A band of Simons

Submitted by Simon on Wed, 30/12/2020 - 09:28

Several of the Five o'Clock Club quarters have involved myself, Simon Rudd and Simon Humphrey. We speculated about the appropriate collective noun (possibly an "excellence") and then thought of trying to ring a Simons quarter. Simon Linford was the obvious fourth person, as he has been doing a lot in Ringing Room, and we managed to organise it for this week. We decided to ring surprise major, and settled on a new method so that we could name it. There are already Simon Delight Minor and Simon Surprise Minor, but they have 5ths place made from the back and don't extend in an appealing way because the extensions tend to have 7ths from the back. As it happens, Gareth Davies had proposed some new surprise major methods to be rung with seasonal names, so we used the 8ths place lead end variation of his suggestion for New Year's Day and called it Simons (note the final "s").
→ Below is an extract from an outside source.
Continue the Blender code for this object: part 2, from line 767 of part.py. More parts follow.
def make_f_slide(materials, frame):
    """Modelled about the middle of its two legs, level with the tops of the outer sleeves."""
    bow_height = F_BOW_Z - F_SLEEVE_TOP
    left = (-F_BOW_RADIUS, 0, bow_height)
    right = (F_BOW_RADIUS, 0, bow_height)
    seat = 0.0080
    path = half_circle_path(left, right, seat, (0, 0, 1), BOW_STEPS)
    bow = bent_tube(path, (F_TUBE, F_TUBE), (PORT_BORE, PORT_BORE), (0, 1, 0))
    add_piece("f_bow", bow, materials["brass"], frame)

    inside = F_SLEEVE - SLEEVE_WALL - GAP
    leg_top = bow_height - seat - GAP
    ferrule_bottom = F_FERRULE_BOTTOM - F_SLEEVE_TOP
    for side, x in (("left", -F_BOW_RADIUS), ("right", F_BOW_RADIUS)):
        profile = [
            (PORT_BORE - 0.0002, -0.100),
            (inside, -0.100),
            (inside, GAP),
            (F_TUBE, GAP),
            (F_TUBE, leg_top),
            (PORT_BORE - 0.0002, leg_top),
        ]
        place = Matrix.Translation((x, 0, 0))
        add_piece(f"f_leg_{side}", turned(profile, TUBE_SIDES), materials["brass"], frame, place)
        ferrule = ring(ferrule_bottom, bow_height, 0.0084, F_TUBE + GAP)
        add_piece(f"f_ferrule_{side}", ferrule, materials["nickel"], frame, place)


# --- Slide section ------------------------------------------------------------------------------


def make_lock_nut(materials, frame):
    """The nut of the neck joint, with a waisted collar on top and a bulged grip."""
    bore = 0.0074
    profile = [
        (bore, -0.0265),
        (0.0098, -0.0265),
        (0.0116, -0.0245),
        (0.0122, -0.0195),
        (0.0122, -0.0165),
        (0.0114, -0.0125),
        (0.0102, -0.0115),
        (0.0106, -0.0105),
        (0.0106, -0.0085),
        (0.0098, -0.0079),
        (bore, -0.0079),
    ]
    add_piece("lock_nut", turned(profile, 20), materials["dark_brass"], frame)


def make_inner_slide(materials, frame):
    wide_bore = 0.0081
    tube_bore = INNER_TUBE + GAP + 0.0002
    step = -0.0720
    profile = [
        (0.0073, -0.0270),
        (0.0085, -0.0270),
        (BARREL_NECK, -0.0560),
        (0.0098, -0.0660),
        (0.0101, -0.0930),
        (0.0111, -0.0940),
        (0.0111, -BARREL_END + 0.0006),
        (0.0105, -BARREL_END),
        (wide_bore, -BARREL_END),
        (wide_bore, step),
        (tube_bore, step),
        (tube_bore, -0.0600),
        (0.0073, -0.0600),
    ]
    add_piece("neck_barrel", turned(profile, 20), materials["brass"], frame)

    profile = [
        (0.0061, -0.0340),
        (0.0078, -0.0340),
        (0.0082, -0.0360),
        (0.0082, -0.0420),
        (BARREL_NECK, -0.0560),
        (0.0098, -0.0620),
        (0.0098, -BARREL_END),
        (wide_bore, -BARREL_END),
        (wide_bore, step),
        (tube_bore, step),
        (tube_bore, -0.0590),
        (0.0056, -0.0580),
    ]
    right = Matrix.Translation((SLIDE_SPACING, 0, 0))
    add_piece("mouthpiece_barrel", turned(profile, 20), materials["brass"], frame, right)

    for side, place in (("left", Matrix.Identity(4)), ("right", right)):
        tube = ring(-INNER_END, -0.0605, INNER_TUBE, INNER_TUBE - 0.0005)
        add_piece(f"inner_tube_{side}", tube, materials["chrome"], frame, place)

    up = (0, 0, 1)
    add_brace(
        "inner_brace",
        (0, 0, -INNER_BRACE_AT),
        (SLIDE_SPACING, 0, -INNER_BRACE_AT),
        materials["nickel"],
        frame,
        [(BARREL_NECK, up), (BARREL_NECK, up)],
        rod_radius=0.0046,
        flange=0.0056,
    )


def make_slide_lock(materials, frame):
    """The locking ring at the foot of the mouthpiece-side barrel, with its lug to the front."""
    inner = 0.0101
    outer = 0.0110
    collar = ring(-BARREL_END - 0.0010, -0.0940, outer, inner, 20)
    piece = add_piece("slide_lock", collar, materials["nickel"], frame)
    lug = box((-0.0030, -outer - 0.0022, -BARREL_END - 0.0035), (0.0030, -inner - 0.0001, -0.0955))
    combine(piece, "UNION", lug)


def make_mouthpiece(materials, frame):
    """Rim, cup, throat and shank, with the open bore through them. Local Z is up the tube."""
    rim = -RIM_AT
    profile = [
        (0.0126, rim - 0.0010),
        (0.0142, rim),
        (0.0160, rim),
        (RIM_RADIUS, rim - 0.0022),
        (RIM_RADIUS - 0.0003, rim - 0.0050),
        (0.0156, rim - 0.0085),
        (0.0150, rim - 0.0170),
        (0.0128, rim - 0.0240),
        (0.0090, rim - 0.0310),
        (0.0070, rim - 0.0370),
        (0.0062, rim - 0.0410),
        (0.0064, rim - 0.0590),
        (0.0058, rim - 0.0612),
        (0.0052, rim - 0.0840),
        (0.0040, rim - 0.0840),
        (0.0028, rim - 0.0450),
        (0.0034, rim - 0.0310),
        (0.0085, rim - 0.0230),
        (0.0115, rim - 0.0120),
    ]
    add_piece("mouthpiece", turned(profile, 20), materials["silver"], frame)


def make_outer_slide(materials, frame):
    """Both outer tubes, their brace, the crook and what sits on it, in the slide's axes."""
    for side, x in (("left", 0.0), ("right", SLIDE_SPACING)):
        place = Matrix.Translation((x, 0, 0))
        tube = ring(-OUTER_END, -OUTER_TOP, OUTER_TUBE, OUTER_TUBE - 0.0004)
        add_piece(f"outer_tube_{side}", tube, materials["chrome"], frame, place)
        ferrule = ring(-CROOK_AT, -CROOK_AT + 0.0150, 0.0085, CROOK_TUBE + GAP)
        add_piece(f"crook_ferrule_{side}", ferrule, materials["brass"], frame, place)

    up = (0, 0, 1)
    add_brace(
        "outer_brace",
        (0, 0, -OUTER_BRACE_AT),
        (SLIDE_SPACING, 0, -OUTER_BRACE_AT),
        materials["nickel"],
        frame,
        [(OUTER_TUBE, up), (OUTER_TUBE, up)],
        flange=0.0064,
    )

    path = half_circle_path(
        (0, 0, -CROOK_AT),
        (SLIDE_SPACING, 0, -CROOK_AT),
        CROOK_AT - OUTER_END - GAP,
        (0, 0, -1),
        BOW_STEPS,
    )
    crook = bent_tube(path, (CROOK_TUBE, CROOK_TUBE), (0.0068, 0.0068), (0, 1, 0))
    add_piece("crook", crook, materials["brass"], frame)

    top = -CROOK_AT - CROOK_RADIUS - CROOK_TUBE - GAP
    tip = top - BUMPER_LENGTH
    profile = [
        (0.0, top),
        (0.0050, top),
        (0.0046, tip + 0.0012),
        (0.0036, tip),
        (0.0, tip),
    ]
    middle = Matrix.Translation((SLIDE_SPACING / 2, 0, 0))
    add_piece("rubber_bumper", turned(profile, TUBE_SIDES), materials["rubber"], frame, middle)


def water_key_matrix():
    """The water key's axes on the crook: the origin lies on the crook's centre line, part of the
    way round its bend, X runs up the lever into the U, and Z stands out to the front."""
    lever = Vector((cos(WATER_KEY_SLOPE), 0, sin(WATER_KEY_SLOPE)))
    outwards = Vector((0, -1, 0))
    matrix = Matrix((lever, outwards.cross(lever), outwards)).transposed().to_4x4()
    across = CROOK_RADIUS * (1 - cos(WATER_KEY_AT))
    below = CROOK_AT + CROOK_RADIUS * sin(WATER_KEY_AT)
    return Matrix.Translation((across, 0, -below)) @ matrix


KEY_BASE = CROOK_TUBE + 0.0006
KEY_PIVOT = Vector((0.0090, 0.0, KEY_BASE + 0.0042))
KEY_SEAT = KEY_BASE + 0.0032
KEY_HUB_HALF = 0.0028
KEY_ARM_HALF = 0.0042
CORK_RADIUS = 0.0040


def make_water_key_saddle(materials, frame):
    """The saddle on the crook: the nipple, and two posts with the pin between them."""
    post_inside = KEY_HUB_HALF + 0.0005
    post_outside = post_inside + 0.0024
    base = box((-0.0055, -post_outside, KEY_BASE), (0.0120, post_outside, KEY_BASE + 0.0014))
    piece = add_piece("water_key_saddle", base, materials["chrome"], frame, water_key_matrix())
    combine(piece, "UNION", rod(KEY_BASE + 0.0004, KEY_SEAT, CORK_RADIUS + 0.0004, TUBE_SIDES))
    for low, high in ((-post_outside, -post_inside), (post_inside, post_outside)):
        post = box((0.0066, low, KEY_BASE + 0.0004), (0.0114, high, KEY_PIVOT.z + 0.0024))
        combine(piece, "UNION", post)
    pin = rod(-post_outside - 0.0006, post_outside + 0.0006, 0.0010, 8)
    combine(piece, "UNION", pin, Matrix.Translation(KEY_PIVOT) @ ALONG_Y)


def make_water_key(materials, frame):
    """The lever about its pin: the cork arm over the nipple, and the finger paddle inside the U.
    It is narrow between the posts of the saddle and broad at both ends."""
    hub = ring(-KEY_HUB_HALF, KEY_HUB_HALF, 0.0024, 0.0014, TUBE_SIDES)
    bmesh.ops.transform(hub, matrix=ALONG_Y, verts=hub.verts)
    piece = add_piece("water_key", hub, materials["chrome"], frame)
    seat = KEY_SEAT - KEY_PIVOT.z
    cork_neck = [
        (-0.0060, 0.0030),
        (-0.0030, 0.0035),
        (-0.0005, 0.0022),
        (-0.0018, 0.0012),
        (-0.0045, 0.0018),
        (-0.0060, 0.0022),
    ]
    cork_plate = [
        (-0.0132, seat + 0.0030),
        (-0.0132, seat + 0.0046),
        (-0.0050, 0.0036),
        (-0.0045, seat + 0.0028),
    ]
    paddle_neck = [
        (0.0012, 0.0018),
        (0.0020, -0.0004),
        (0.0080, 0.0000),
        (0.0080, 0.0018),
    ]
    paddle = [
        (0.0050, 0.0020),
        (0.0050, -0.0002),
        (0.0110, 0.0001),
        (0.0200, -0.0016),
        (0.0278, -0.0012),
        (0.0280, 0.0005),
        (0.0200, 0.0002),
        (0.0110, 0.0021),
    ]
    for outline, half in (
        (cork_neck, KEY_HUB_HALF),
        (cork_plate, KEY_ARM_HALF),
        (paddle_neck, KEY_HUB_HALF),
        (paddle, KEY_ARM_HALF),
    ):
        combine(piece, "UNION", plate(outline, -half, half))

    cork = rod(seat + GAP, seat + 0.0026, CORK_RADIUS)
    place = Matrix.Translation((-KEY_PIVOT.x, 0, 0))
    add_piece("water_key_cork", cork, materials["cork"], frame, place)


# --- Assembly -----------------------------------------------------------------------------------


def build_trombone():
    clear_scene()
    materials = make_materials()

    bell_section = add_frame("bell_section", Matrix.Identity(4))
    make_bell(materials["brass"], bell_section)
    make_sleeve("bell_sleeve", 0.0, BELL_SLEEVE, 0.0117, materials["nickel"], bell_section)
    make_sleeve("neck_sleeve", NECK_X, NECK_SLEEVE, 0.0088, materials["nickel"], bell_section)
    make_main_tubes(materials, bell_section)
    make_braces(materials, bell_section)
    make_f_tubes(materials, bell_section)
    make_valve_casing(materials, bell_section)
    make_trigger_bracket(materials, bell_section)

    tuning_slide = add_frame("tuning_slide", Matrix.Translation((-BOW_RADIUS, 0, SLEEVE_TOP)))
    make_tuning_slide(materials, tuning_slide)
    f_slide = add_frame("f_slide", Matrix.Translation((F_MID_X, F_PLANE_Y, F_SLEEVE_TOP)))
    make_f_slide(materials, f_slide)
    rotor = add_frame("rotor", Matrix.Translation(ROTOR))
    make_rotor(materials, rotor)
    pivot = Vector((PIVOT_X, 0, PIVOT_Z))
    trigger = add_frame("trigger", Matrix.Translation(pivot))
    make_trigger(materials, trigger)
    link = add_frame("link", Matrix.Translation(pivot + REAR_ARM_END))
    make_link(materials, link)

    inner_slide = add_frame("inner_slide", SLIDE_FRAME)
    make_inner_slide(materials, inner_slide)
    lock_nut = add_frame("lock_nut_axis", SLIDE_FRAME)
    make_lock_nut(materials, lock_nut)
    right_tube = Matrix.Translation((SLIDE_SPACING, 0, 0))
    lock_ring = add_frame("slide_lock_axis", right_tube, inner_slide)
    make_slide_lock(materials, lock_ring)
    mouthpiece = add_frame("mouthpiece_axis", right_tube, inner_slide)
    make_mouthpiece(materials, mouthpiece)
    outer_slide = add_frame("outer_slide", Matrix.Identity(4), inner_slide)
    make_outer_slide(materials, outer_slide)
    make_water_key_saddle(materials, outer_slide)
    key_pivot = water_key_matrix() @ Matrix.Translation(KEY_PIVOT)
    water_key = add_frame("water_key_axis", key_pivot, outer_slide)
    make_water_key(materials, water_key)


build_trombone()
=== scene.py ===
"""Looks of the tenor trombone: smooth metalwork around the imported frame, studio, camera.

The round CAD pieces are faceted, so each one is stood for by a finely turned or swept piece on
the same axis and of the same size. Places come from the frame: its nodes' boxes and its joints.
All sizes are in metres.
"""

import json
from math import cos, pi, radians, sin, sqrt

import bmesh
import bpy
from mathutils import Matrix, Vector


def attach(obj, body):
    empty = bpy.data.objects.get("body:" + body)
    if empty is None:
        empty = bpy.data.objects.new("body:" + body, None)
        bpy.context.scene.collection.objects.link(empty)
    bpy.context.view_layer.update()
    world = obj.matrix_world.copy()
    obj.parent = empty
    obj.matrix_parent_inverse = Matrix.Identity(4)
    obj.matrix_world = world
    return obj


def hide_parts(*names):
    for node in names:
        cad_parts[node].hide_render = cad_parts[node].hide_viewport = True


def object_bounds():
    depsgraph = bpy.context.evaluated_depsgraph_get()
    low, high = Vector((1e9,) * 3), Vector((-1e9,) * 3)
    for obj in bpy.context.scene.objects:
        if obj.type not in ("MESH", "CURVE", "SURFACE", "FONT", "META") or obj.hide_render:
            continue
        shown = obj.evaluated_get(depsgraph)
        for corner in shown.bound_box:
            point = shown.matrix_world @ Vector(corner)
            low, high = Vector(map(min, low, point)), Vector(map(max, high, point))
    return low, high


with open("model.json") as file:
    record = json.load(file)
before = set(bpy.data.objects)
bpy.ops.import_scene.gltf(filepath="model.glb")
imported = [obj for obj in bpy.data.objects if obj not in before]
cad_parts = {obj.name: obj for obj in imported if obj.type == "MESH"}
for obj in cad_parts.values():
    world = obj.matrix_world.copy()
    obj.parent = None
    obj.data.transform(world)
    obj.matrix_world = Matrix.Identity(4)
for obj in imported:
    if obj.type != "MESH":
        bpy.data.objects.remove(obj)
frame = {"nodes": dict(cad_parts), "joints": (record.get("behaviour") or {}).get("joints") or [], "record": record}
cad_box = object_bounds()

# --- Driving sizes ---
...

Here it is.

Simons Surprise Major

It's not bad - Lessness above the treble, apart from the plain hunt lead end, and lots of long blocks of work. I didn't think there were any reasonable right-place surprise major methods left. We decided to ring it with 6th place bobs and the standard calling of in, out, in three times. I called it from 5-6 so that the 6th would be an observation bell. The calling positions for the 6th are out and 5ths. I noticed a useful mnemonic, that the lead before the calling positions, the 6th is 7th or 8th place bell. So the more familiar "wrong home wrong" helped me to remember when the bobs were coming up.
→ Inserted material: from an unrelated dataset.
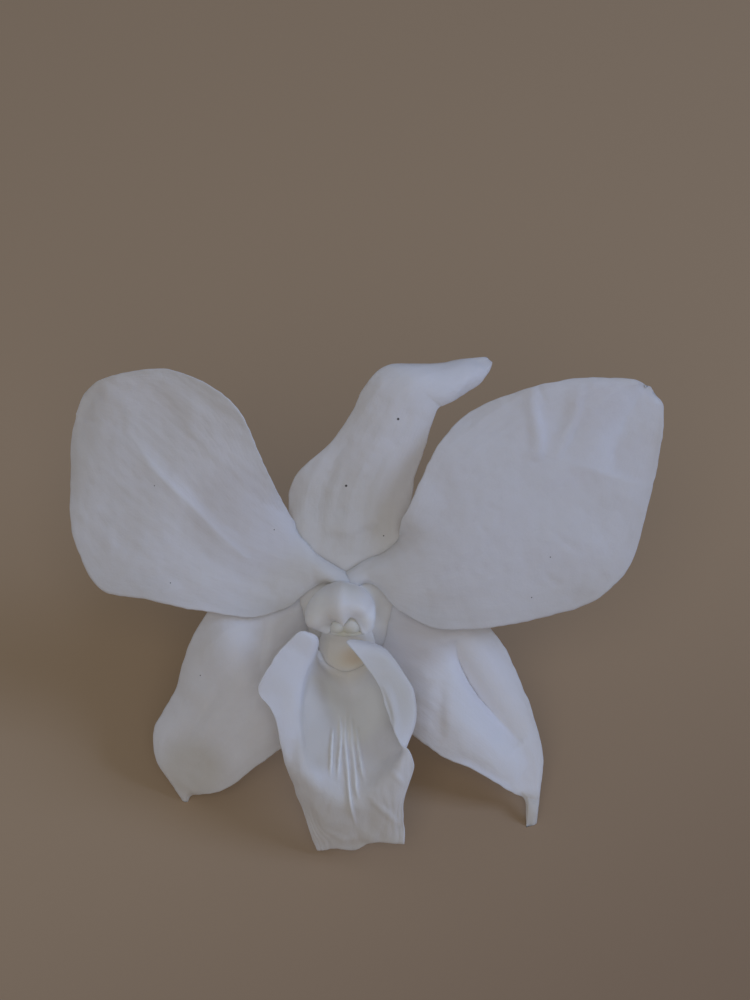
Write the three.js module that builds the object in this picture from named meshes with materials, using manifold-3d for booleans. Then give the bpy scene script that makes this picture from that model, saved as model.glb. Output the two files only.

I must confess that it took us three attempts to ring it. The first attempt was on Sunday, late morning, but we found the internet a bit slow so we switched to 7am for subsequent attempts. Today's success had generally good ringing, with just a couple of rough leads.

The long blocks of work - 4-pull dodges at the back, 5-pull dodges on the front, 3-4 places and 5-6 places - are quite stable once you get into them. Ideally one should use the position of the treble to work out when to stop the long dodging, but I also found it useful to note that the dodges on the front and back overlap by three dodges. As well as the long pieces of work, the method has some fast-moving sections which caught us out occasionally - for example, the second half of 5th place bell.

After putting our quarter on BellBoard, we saw that David Pipe, Philip Earis, David Brown and Julian Howes had got up even earlier and rung Norman Smith's 23-spliced for the first handbell peal of major on Ringing Room. Well done to them!